The community is a pilot project in the Beijing government's strategy to build large nursing homes outside of the capital to cope with the increasing need for quality nursing facilities in an excessively crowded city.

"Many nursing homes in the urban areas of Beijing lack enough facilities due to a shortage of land," said Xin Yu, a marketing manager for China Standard, a company in Beijing that will manage Jialehui.

"Here in Hebei province, we can provide more facilities for the seniors so they can start a second wonderful life after retirement."

According to Li Wanjun, head of Beijing Municipal Bureau of Civil Affairs, more nursing homes to accommodate Beijing's rapidly aging population are expected to be built outside of the city in the next few years,

No more big nursing institutions will be built in Beijing due to the city's high land costs and the government's plan to integrate its development with its surrounding areas to reduce congestion in the municipal core, Li said.

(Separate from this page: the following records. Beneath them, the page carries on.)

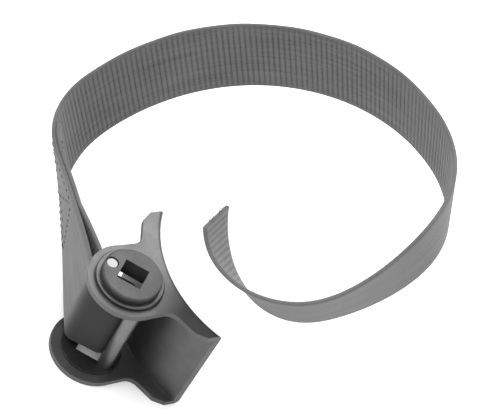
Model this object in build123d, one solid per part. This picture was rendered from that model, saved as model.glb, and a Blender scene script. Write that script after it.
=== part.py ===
"""Oil filter wrench: a pressed steel bracket, a square-drive spool that turns in it, and a
webbing strap whose sewn eye hangs on one of the spool's two pins.

Frame: millimetres, +Z up along the spool's axis, origin on that axis at the underside of
the bracket's lower plate, on which the wrench stands. +Y points from the spool to the
hollow of the saddle, where the oil filter is held.
"""
from build123d import *
import math
import os

import numpy as np

os.makedirs("parts", exist_ok=True)

# ---- bracket, mm -------------------------------------------------------------------------
BRACKET_HEIGHT = 63.5      # 2 1/2 inch over the outside of both plates
PLATE = 3.0                # thickness of the steel
BOSS_RADIUS = 21.7         # round end of the plates, about the spool's axis
BOSS_ENDS_AT = 7           # degrees from +X where the round end turns into a straight side
ELBOW = (21.1, 15.6)       # inner corner between the round end and an arm
ELBOW_RADIUS = 7
ARM_SHOULDER = (35.0, 22.6)
ARM_SIDE = (39.0, 28.5)    # from here the arm's side runs straight to its tip
SADDLE_RADIUS = 68         # hollow that rests on the filter
SADDLE_CENTRE_Y = 92.5
FOLD_RADIUS = 2.6          # outside radius where the web turns into the plates

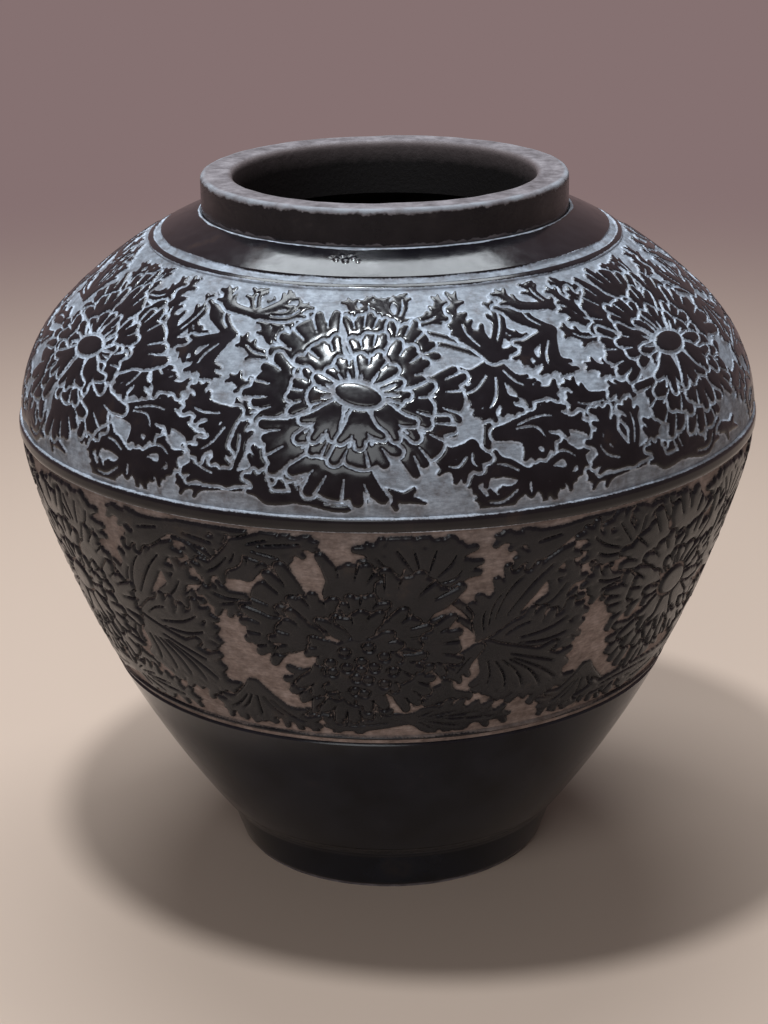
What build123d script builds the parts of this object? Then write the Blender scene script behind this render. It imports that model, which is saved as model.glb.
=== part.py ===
"""Wide-shouldered stoneware storage jar with two carved flower scrolls, in millimetres.

The origin is the centre of the foot's resting face, and +Z points up through the mouth.
The clay is four thrown pieces luted together on a base slab, and each glazed zone is a
coat of its own over the clay. Between the coats the bare clay shows, as the pale ground
of the scrolls and as the fine lines that are cut round the jar.
"""

import os
from math import asin, atan2, cos, radians, sin

from build123d import *

os.makedirs("parts", exist_ok=True)

# The outside of the jar
belly_radius = 183.2
belly_height = 233.0
body_height = 333.3
neck_radius = 90.0
neck_height = 17.5
mouth_radius = 74.0
heel_radius = 92.0
heel_height = 28.0

# The short arcs above and below the belly, each before one long arc takes over. Their radii are
# shares of the height there, and their turns are shares of how far that side leans in.
shoulder_radius_share = 0.748
shoulder_turn_share = 1.016
hip_radius_share = 0.439
hip_turn_share = 0.638

# The foot, cut in a little under the heel
foot_height = 23.0
foot_top_radius = 87.0
foot_base_radius = 79.0
foot_bore_radius = 62.0
bare_foot = 2.0

# The thicknesses of the clay and of the coats on it
wall = 8.0
floor_thickness = 9.0
heel_wall = 7.0
coat = 1.2
inner_coat = 0.8
collar_root = 10.0
wall_run_on = 4.0

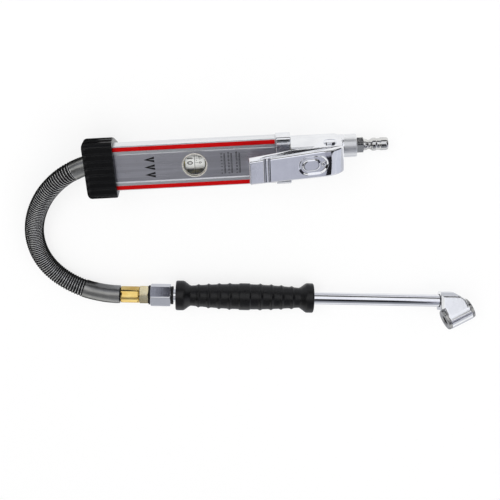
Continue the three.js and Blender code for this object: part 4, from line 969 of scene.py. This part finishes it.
def makeValveTop():
    # the nut that closes the valve's bore, and the plunger that the lever presses
    nut = {"collar": 8.6, "hex": 7.8, "thread": 6, "bore": 2.9}
    at = (valveX, 0, 0)
    bore, flat = nut["bore"], nut["hex"] * cos(pi / 6)
    profile = [(26.8, bore), (26.8, nut["thread"]), (36.3, nut["thread"]), (36.3, nut["collar"], 0.3),
               (38, nut["collar"], 0.4), (38, 7.4), (38, bore)]
    work = blank(turned(profile, "z", at, 96, closed=True))
    hexProfile = [(37.9, bore), (37.9, nut["hex"]), (39.8, nut["hex"]), (40.4, flat), (40.4, bore)]
    fuse(work, turned(hexProfile, "z", at, 144, hexReach(flat, 30), closed=True))
    settle(work, "valveCapNut", gunPlace, nutBrass, ["valve_cap_nut"])
    land, stem, seat = 3.7, 2.6, 2.2
    plunger = [
        (12.9, land), (14.1, land), (14.2, stem), (15.8, stem), (15.9, land), (16.6, land), (17, seat),
        (19.6, seat), (20, land), (20.7, land), (20.8, stem), (22.4, stem), (22.5, land), (24, land),
        (24.4, stem), (53.6, stem, 0.6), (54.6, 1.8, 0.6), (54.95, 0.4)]
    settle(turned(plunger, "z", at, 64), "valvePlunger", gunPlace, screwSteel, ["valve_plunger"],
           "plunger")


makeHead()
makeFlangeScrews()
makeInletPlug()
makeValveTop()
print("head, screws, plug and valve top made")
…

It is far cheaper to build big nursing homes in Gaobeidian, an hour's drive from the city, and the area provides seniors with a more suitable natural environment, he said.

"If it is successful, more similar nursing homes may be built around Beijing," Li said.

The number of permanent residents in Beijing aged 60 years or older was about 3 million last year, accounting for more than 22 percent of the city's total permanent population, according to a report released in June by the Beijing Municipal Commission of Health and Family Planning.

The average life expectancy in Beijing last year rose to nearly 82, two years longer than it was 10 years ago, making Beijing residents among the oldest in China, according to the report.

According to the China National Committee on Aging, as a wealthier China ages, nursing homes that cater to middle-income residents are facing a severe shortage in big cities such as Beijing.

Apart from building large nursing homes outside of the capital, the Beijing municipal government also will encourage the construction of smaller nursing care centers in major communities of the city's urban areas, Li said.